By default, spamd, if enabled, runs as root. To change this:
# adduser --system --home /var/lock/spamassassin --group --disabled-password --disabled-login spamd
The following settings were modified in /etc/default/spamassassin:
# Change to one to enable spamd ENABLED=1
User preferences are disabled, spamd listens on the loopback interface only, and runs as user/group spamd:
OPTIONS="--max-children 5 --nouser-config --listen-ip=127.0.0.1 -u spamd -g spamd"

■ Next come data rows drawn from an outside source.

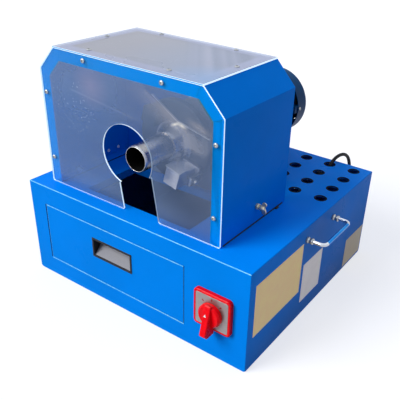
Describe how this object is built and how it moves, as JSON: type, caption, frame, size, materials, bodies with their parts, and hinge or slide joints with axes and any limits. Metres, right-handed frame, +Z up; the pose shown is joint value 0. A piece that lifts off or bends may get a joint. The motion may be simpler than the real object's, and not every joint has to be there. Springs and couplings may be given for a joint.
{
  "type": "hose skiving machine",
  "caption": "Bench hose skiving machine: chip drawer cabinet, geared mandrel head with a radial knife, rear flange motor and a hinged hood with clear plates.",
  "frame": {"origin": "centre of the cabinet's underside", "axes": "+Z up, -Y towards the operator's front, +X to the operator's right"},
  "size_m": [0.599, 0.6432, 0.472],
  "materials": {
    "cabinet_blue": "gloss powder coat",
    "hood_blue": "gloss powder coat",
    "clear_plate": "clear, scratched",
    "zinc_sheet": "zinc plated",
    "machined_steel": "turned and milled",
    "handle_chrome": "plated",
    "case_grey": "painted casting",
    "motor_teal": "satin enamel",
    "switch_red": "gloss",
    "switch_black": "matt",
    "pull_black": "fine grain",
    "pull_grey": "satin",
    "cable_black": "satin"
  },
  "bodies": {
    "cabinet": {"deck_plate": "cabinet_blue", "front_panel": "cabinet_blue", "left_side_panel": "cabinet_blue", "right_side_panel": "cabinet_blue", "rear_panel": "cabinet_blue", "bottom_plate": "cabinet_blue", "left_runner": "zinc_sheet", "right_runner": "zinc_sheet", "switch_bezel": "switch_red", "switch_body": "switch_black", "right_handle": "handle_chrome", "left_handle": "handle_chrome", "gear_case": "case_grey", "case_cover": "case_grey", "front_bearing": "machined_steel", "rear_bearing": "machined_steel", "motor_flange": "motor_teal", "motor_stator": "motor_teal", "fan_cowl": "motor_teal", "terminal_box": "motor_teal", "deck_hinge_front": "zinc_sheet", "deck_hinge_rear": "zinc_sheet", "latch_tab": "cabinet_blue", "mains_cable": "cable_black", "cable_coil": "cable_black", "mains_plug": "cable_black", "cable_clamp": "zinc_sheet"},
    "drawer": {"drawer_front": "cabinet_blue", "drawer_tray": "cabinet_blue", "pull_frame": "pull_black", "pull_pan": "pull_grey"},
    "switch_lever": {"switch_knob": "switch_red", "switch_stem": "switch_black"},
    "spindle": {"spindle_shaft": "machined_steel", "spindle_gear": "machined_steel", "face_plate": "machined_steel", "mandrel_collar": "machined_steel", "mandrel": "machined_steel", "knife_guide": "machined_steel", "balance_weight": "machined_steel"},
    "tool_arm": {"knife_arm": "machined_steel", "knife": "machined_steel"},
    "tool_screw": {"adjusting_screw": "machined_steel"},
    "rotor": {"rotor_shaft": "machined_steel", "motor_pinion": "machined_steel", "motor_fan": "switch_black"},
    "hood": {"hood_left_wall": "hood_blue", "hood_right_wall": "hood_blue", "hood_front_frame": "hood_blue", "hood_rear_frame": "hood_blue", "front_window": "clear_plate", "top_window": "clear_plate", "hood_hinge_front": "zinc_sheet", "hood_hinge_rear": "zinc_sheet"},
    "latch_screw": {"wing_screw": "handle_chrome"}
  },
  "joints": [
    {"name": "drawer_slide", "type": "slide", "parent": "cabinet", "child": "drawer", "axis": [0, -1, 0], "range_m": [0, 0.3]},
    {"name": "switch_turn", "type": "hinge", "parent": "cabinet", "child": "switch_lever", "pos_m": [0.1925, -0.25, 0.099], "axis": [0, -1, 0], "range_deg": [-45, 45]},
    {"name": "spindle_spin", "type": "hinge", "parent": "cabinet", "child": "spindle", "pos_m": [-0.0213, -0.06, 0.299], "axis": [0, -1, 0], "continuous": true},
    {"name": "rotor_spin", "type": "hinge", "parent": "cabinet", "child": "rotor", "pos_m": [0.02639, 0.1, 0.31973], "axis": [0, -1, 0], "continuous": true},
    {"name": "tool_screw_turn", "type": "hinge", "parent": "spindle", "child": "tool_screw", "pos_m": [0.0461, -0.1075, 0.24621], "axis": [0.9641, 0, -0.2656], "range_deg": [-1460, 1100]},
    {"name": "tool_slide", "type": "slide", "parent": "spindle", "child": "tool_arm", "axis": [0.9641, 0, -0.2656], "range_m": [-0.006, 0.008]},
    {"name": "hood_hinge", "type": "hinge", "parent": "cabinet", "child": "hood", "pos_m": [-0.2275, -0.105, 0.208], "axis": [0, -1, 0], "range_deg": [0, 90]},
    {"name": "latch_screw_turn", "type": "hinge", "parent": "hood", "child": "latch_screw", "pos_m": [0.17925, -0.102, 0.238], "axis": [1, 0, 0], "range_deg": [0, 720]}
  ],
  "couplings": [
    {"joint": "rotor_spin", "follows": "spindle_spin", "ratio": -2.0588},
    {"joint": "tool_screw_turn", "follows": "tool_slide", "rad_per_m": -3141.6}
  ]
}
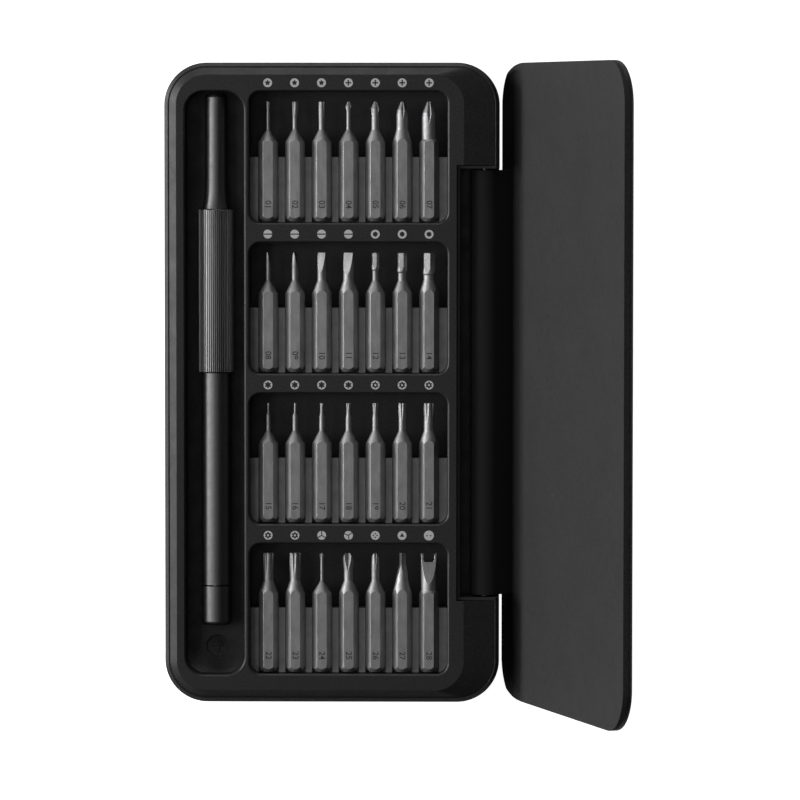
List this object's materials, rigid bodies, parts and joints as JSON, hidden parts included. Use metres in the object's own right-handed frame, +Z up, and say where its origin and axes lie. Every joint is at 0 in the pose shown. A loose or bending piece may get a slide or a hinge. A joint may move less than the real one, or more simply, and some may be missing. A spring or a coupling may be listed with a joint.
{
  "type": "precision screwdriver set",
  "caption": "Precision screwdriver set: flat flip case with a hinged lid, a slim driver handle with a spinning cap, and rows of interchangeable bits.",
  "frame": {"origin": "centre of the case's underside, on the surface that it lies on", "axes": "+X across the case towards the hinge, +Y along it towards the tips of the tools, +Z up"},
  "size_m": [0.1081, 0.1504, 0.0762],
  "materials": {
    "shell_plastic": "fine matt grain",
    "tray_plastic": "fine matt grain",
    "liner_plastic": "smooth matt",
    "rack_rubber": "matt",
    "bit_steel": "fine bead-blasted",
    "barrel_metal": "bead-blasted, dark anodised",
    "nose_metal": "bead-blasted, dark anodised",
    "screw_steel": "black-zinc plated",
    "pin_steel": "ground",
    "magnet": "nickel-plated",
    "bush_brass": "turned"
  },
  "bodies": {
    "case": {"bottom_shell": "shell_plastic", "tray": "tray_plastic", "shell_screws": "screw_steel", "bit_rack_1": "rack_rubber", "bit_rack_2": "rack_rubber", "bit_rack_3": "rack_rubber", "bit_rack_4": "rack_rubber", "rack_magnets": "magnet", "handle_magnets": "magnet", "catch_magnets": "magnet", "hinge_pins": "pin_steel"},
    "lid": {"lid_cover": "shell_plastic", "lid_liner": "liner_plastic", "lid_magnets": "magnet"},
    "driver": {"driver_nose": "nose_metal", "driver_barrel": "barrel_metal", "driver_bit_magnet": "magnet", "driver_bearing": "bush_brass"},
    "cap": {"driver_cap": "barrel_metal", "driver_cap_spindle": "pin_steel"},
    "bit_five_lobe_2": {"bit_five_lobe_2": "bit_steel"},
    "bit_five_lobe_5": {"bit_five_lobe_5": "bit_steel"},
    "bit_five_lobe_6": {"bit_five_lobe_6": "bit_steel"},
    "bit_cross_000": {"bit_cross_000": "bit_steel"},
    "bit_cross_00": {"bit_cross_00": "bit_steel"},
    "bit_cross_0": {"bit_cross_0": "bit_steel"},
    "bit_cross_1": {"bit_cross_1": "bit_steel"},
    "bit_slot_1_5": {"bit_slot_1_5": "bit_steel"},
    "bit_slot_2_0": {"bit_slot_2_0": "bit_steel"},
    "bit_slot_2_5": {"bit_slot_2_5": "bit_steel"},
    "bit_slot_3_0": {"bit_slot_3_0": "bit_steel"},
    "bit_hex_1_5": {"bit_hex_1_5": "bit_steel"},
    "bit_hex_2_0": {"bit_hex_2_0": "bit_steel"},
    "bit_hex_2_5": {"bit_hex_2_5": "bit_steel"},
    "bit_six_lobe_1": {"bit_six_lobe_1": "bit_steel"},
    "bit_six_lobe_2": {"bit_six_lobe_2": "bit_steel"},
    "bit_six_lobe_3": {"bit_six_lobe_3": "bit_steel"},
    "bit_six_lobe_4": {"bit_six_lobe_4": "bit_steel"},
    "bit_six_lobe_5_hollow": {"bit_six_lobe_5_hollow": "bit_steel"},
    "bit_six_lobe_6_hollow": {"bit_six_lobe_6_hollow": "bit_steel"},
    "bit_six_lobe_8_hollow": {"bit_six_lobe_8_hollow": "bit_steel"},
    "bit_six_lobe_9_hollow": {"bit_six_lobe_9_hollow": "bit_steel"},
    "bit_six_lobe_10_hollow": {"bit_six_lobe_10_hollow": "bit_steel"},
    "bit_three_wing_small": {"bit_three_wing_small": "bit_steel"},
    "bit_three_wing_large": {"bit_three_wing_large": "bit_steel"},
    "bit_four_lobe": {"bit_four_lobe": "bit_steel"},
    "bit_triangle": {"bit_triangle": "bit_steel"},
    "bit_fork": {"bit_fork": "bit_steel"}
  },
  "joints": [
    {"name": "lid_hinge", "type": "hinge", "parent": "case", "child": "lid", "pos_m": [0.03591, 0, 0.00719], "axis": [0, 1, 0], "range_deg": [-108.7, 0]},
    {"name": "driver_lift", "type": "slide", "parent": "case", "child": "driver", "axis": [0, 0, 1], "range_m": [0, 0.03]},
    {"name": "cap_spin", "type": "hinge", "parent": "driver", "child": "cap", "pos_m": [-0.0273, -0.05, 0.0095], "axis": [0, 1, 0], "continuous": true},
    {"name": "bit_five_lobe_2_lift", "type": "slide", "parent": "case", "child": "bit_five_lobe_2", "axis": [0, 0, 1], "range_m": [0, 0.02]},
    {"name": "bit_five_lobe_5_lift", "type": "slide", "parent": "case", "child": "bit_five_lobe_5", "axis": [0, 0, 1], "range_m": [0, 0.02]},
    {"name": "bit_five_lobe_6_lift", "type": "slide", "parent": "case", "child": "bit_five_lobe_6", "axis": [0, 0, 1], "range_m": [0, 0.02]},
    {"name": "bit_cross_000_lift", "type": "slide", "parent": "case", "child": "bit_cross_000", "axis": [0, 0, 1], "range_m": [0, 0.02]},
    {"name": "bit_cross_00_lift", "type": "slide", "parent": "case", "child": "bit_cross_00", "axis": [0, 0, 1], "range_m": [0, 0.02]},
    {"name": "bit_cross_0_lift", "type": "slide", "parent": "case", "child": "bit_cross_0", "axis": [0, 0, 1], "range_m": [0, 0.02]},
    {"name": "bit_cross_1_lift", "type": "slide", "parent": "case", "child": "bit_cross_1", "axis": [0, 0, 1], "range_m": [0, 0.02]},
    {"name": "bit_slot_1_5_lift", "type": "slide", "parent": "case", "child": "bit_slot_1_5", "axis": [0, 0, 1], "range_m": [0, 0.02]},
    {"name": "bit_slot_2_0_lift", "type": "slide", "parent": "case", "child": "bit_slot_2_0", "axis": [0, 0, 1], "range_m": [0, 0.02]},
    {"name": "bit_slot_2_5_lift", "type": "slide", "parent": "case", "child": "bit_slot_2_5", "axis": [0, 0, 1], "range_m": [0, 0.02]},
    {"name": "bit_slot_3_0_lift", "type": "slide", "parent": "case", "child": "bit_slot_3_0", "axis": [0, 0, 1], "range_m": [0, 0.02]},
    {"name": "bit_hex_1_5_lift", "type": "slide", "parent": "case", "child": "bit_hex_1_5", "axis": [0, 0, 1], "range_m": [0, 0.02]},
    {"name": "bit_hex_2_0_lift", "type": "slide", "parent": "case", "child": "bit_hex_2_0", "axis": [0, 0, 1], "range_m": [0, 0.02]},
    {"name": "bit_hex_2_5_lift", "type": "slide", "parent": "case", "child": "bit_hex_2_5", "axis": [0, 0, 1], "range_m": [0, 0.02]},
    {"name": "bit_six_lobe_1_lift", "type": "slide", "parent": "case", "child": "bit_six_lobe_1", "axis": [0, 0, 1], "range_m": [0, 0.02]},
    {"name": "bit_six_lobe_2_lift", "type": "slide", "parent": "case", "child": "bit_six_lobe_2", "axis": [0, 0, 1], "range_m": [0, 0.02]},
    {"name": "bit_six_lobe_3_lift", "type": "slide", "parent": "case", "child": "bit_six_lobe_3", "axis": [0, 0, 1], "range_m": [0, 0.02]},
    {"name": "bit_six_lobe_4_lift", "type": "slide", "parent": "case", "child": "bit_six_lobe_4", "axis": [0, 0, 1], "range_m": [0, 0.02]},
    {"name": "bit_six_lobe_5_hollow_lift", "type": "slide", "parent": "case", "child": "bit_six_lobe_5_hollow", "axis": [0, 0, 1], "range_m": [0, 0.02]},
    {"name": "bit_six_lobe_6_hollow_lift", "type": "slide", "parent": "case", "child": "bit_six_lobe_6_hollow", "axis": [0, 0, 1], "range_m": [0, 0.02]},
    {"name": "bit_six_lobe_8_hollow_lift", "type": "slide", "parent": "case", "child": "bit_six_lobe_8_hollow", "axis": [0, 0, 1], "range_m": [0, 0.02]},
    {"name": "bit_six_lobe_9_hollow_lift", "type": "slide", "parent": "case", "child": "bit_six_lobe_9_hollow", "axis": [0, 0, 1], "range_m": [0, 0.02]},
    {"name": "bit_six_lobe_10_hollow_lift", "type": "slide", "parent": "case", "child": "bit_six_lobe_10_hollow", "axis": [0, 0, 1], "range_m": [0, 0.02]},
    {"name": "bit_three_wing_small_lift", "type": "slide", "parent": "case", "child": "bit_three_wing_small", "axis": [0, 0, 1], "range_m": [0, 0.02]},
    {"name": "bit_three_wing_large_lift", "type": "slide", "parent": "case", "child": "bit_three_wing_large", "axis": [0, 0, 1], "range_m": [0, 0.02]},
    {"name": "bit_four_lobe_lift", "type": "slide", "parent": "case", "child": "bit_four_lobe", "axis": [0, 0, 1], "range_m": [0, 0.02]},
    {"name": "bit_triangle_lift", "type": "slide", "parent": "case", "child": "bit_triangle", "axis": [0, 0, 1], "range_m": [0, 0.02]},
    {"name": "bit_fork_lift", "type": "slide", "parent": "case", "child": "bit_fork", "axis": [0, 0, 1], "range_m": [0, 0.02]}
  ]
}
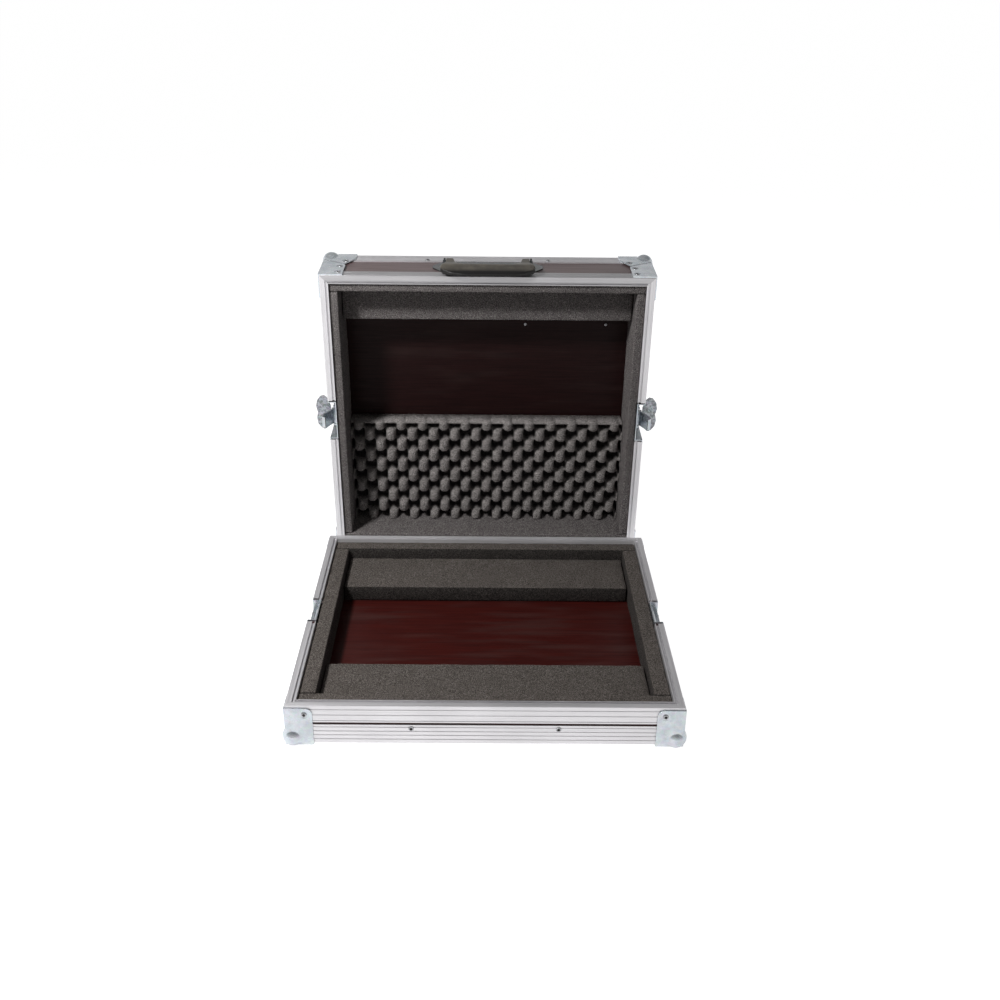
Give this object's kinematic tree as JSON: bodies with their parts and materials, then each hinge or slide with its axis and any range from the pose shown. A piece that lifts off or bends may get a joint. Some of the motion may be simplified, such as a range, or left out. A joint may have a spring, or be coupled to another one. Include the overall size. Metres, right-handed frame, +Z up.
{
  "type": "mixer flight case",
  "caption": "Foam-lined plywood flight case for a table-top mixer: shallow tray, loose lift-off cover standing behind it, folding handle and twist latches.",
  "frame": {"origin": "on the floor, under the middle of the bounding box of the tray and the standing cover", "axes": "+X to the right seen from the front, +Y from the tray to the cover behind it, +Z up"},
  "size_m": [0.4924, 0.5966, 0.435],
  "materials": {
    "profile": "satin anodised extrusion with fine ribs",
    "zinc_steel": "bright zinc plate, slightly bluish",
    "rivet": "pop rivet, dull",
    "laminated_ply": "plywood with a dark red-brown wood-grain skin, soft gloss",
    "foam": "dark grey open-cell foam, matt, granular",
    "grip": "moulded black plastic, soft sheen"
  },
  "bodies": {
    "tray": {"tray_ball_corners": "zinc_steel", "tray_bottom_panel": "laminated_ply", "tray_edge_angle_front": "profile", "tray_edge_angle_left": "profile", "tray_edge_angle_rear": "profile", "tray_edge_angle_right": "profile", "tray_foam_block_front": "foam", "tray_foam_block_rear": "foam", "tray_foam_front": "foam", "tray_foam_left": "foam", "tray_foam_rear": "foam", "tray_foam_right": "foam", "tray_keeper_left": "zinc_steel", "tray_keeper_right": "zinc_steel", "tray_rim_front": "profile", "tray_rim_left": "profile", "tray_rim_rear": "profile", "tray_rim_right": "profile", "tray_rivets": "rivet", "tray_wall_front": "laminated_ply", "tray_wall_left": "laminated_ply", "tray_wall_rear": "laminated_ply", "tray_wall_right": "laminated_ply"},
    "cover": {"cover_ball_corners": "zinc_steel", "cover_corner_braces": "zinc_steel", "cover_edge_angle_front": "profile", "cover_edge_angle_left": "profile", "cover_edge_angle_rear": "profile", "cover_edge_angle_right": "profile", "cover_foam_egg_crate": "foam", "cover_foam_front": "foam", "cover_foam_left": "foam", "cover_foam_rear": "foam", "cover_foam_right": "foam", "cover_foam_strip": "foam", "cover_rim_front": "profile", "cover_rim_left": "profile", "cover_rim_rear": "profile", "cover_rim_right": "profile", "cover_rivets": "rivet", "cover_top_panel": "laminated_ply", "cover_wall_front": "laminated_ply", "cover_wall_left": "laminated_ply", "cover_wall_rear": "laminated_ply", "cover_wall_right": "laminated_ply", "handle_pins": "zinc_steel", "handle_plate": "zinc_steel", "latch_dish_left": "zinc_steel", "latch_dish_right": "zinc_steel", "latch_hook_pins": "zinc_steel"},
    "latch_turn_right": {"latch_spindle_right": "zinc_steel", "latch_wing_pin_right": "zinc_steel"},
    "wing_right": {"latch_wing_right": "zinc_steel"},
    "hook_right": {"latch_hook_right": "zinc_steel"},
    "latch_turn_left": {"latch_spindle_left": "zinc_steel", "latch_wing_pin_left": "zinc_steel"},
    "wing_left": {"latch_wing_left": "zinc_steel"},
    "hook_left": {"latch_hook_left": "zinc_steel"},
    "grip": {"handle_grip": "grip"}
  },
  "joints": [
    {"name": "cover_place", "type": "hinge", "parent": "tray", "child": "cover", "pos_m": [0, 0.13318, -0.0074], "axis": [1, 0, 0], "range_deg": [0, 86.99]},
    {"name": "handle_fold", "type": "hinge", "parent": "cover", "child": "grip", "pos_m": [0, 0.22025, 0.42997], "axis": [-1, 0, 0], "range_deg": [0, 90]},
    {"name": "latch_turn_right", "type": "hinge", "parent": "cover", "child": "latch_turn_right", "pos_m": [0.2172, 0.21765, 0.21273], "axis": [1, 0, 0], "range_deg": [0, 180]},
    {"name": "wing_fold_right", "type": "hinge", "parent": "latch_turn_right", "child": "wing_right", "pos_m": [0.2222, 0.21765, 0.21273], "axis": [0, -0.0525, 0.9986], "range_deg": [0, 90]},
    {"name": "hook_swing_right", "type": "hinge", "parent": "cover", "child": "hook_right", "pos_m": [0.2178, 0.20666, 0.21215], "axis": [0, 0.0525, -0.9986], "range_deg": [0, 28]},
    {"name": "latch_turn_left", "type": "hinge", "parent": "cover", "child": "latch_turn_left", "pos_m": [-0.2172, 0.21765, 0.21273], "axis": [-1, 0, 0], "range_deg": [0, 180]},
    {"name": "wing_fold_left", "type": "hinge", "parent": "latch_turn_left", "child": "wing_left", "pos_m": [-0.2222, 0.21765, 0.21273], "axis": [0, 0.0525, -0.9986], "range_deg": [0, 90]},
    {"name": "hook_swing_left", "type": "hinge", "parent": "cover", "child": "hook_left", "pos_m": [-0.2178, 0.20666, 0.21215], "axis": [0, -0.0525, 0.9986], "range_deg": [0, 28]}
  ],
  "couplings": [
    {"joint": "hook_swing_right", "follows": "latch_turn_right", "ratio": 0.15555},
    {"joint": "hook_swing_left", "follows": "latch_turn_left", "ratio": 0.15555}
  ]
}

Run spamd with nice level 10:
# Set nice level of spamd NICE="--nicelevel 10"
Backups
sodium is backed up to mchenry using rdiff-backup. The daily CRON job is in /etc/cron.daily/zz_backup, and makes use of a dedicated ssh key /root/.ssh/rdiff-backup through /root/.ssh/config. The list of in-/excluded directories is in /etc/rdiff-backup/includes. The data is backed up to /var/backup/sodium/.
Tested failure modes
Because mail delivery and transport should be reliable, I have tested what happens in certain failure modes, e.g. when SpamAssassin's spamd daemon is not running.
Spamd not running
Because of the /defer_ok modifiers in the Exim ACLs, Exim will act as if no spam filtering attempts are made when spamd is not running, and will accept the message. The following lines are logged:
spam acl condition: warning - spamd connection to 127.0.0.1, port 783 failed: Connection refused spam acl condition: all spamd servers failed H=xxx.xxxxxxx.xx [xx.xx.xx.xx]:xxxx I=[145.97.39.157]:25 U=exim Warning: ACL "warn" statement skipped: condition test deferred
Mailman not running
If the Mailman queue runner daemons are not running, incoming messages will still get delivered to the Mailman queue by Exim. However, nothing else will happen until the Mailman processes are started.
TODO
- Mail server configuration fine tuning
- Mail server configuration documentation
-
Mailman configuration fine tuning -
Spam filtering (current config?) -
htdig -
Backup MX -
Automatic mailing list index script (also, 404 handlers, robots.txt...) -
Migrating existing mailing lists, with announcements -
Redirection of old URL to new -
DNS Resolver - Search engine for archive messages (Including private messages)
- Monitoring
-
Backups
Migration
Configuration files can be copied to sodium just fine. Variables that may need to be changed are:
- reply_to_address
- host_name
Most of these can probably be done automatically. Not present in the dumped list configuration file is the list's URLs. A fix_url withlist script is provided to change this.
Archives can be copied by just transferring the .mbox file, and then rebuilding the archive from scratch with arch --wipe.
Migration to sodium
- Files in dirs lists, archives and data should be rsynced again, with Mailman disabled on both sides. dpkg-reconfigure mailman should be rerun.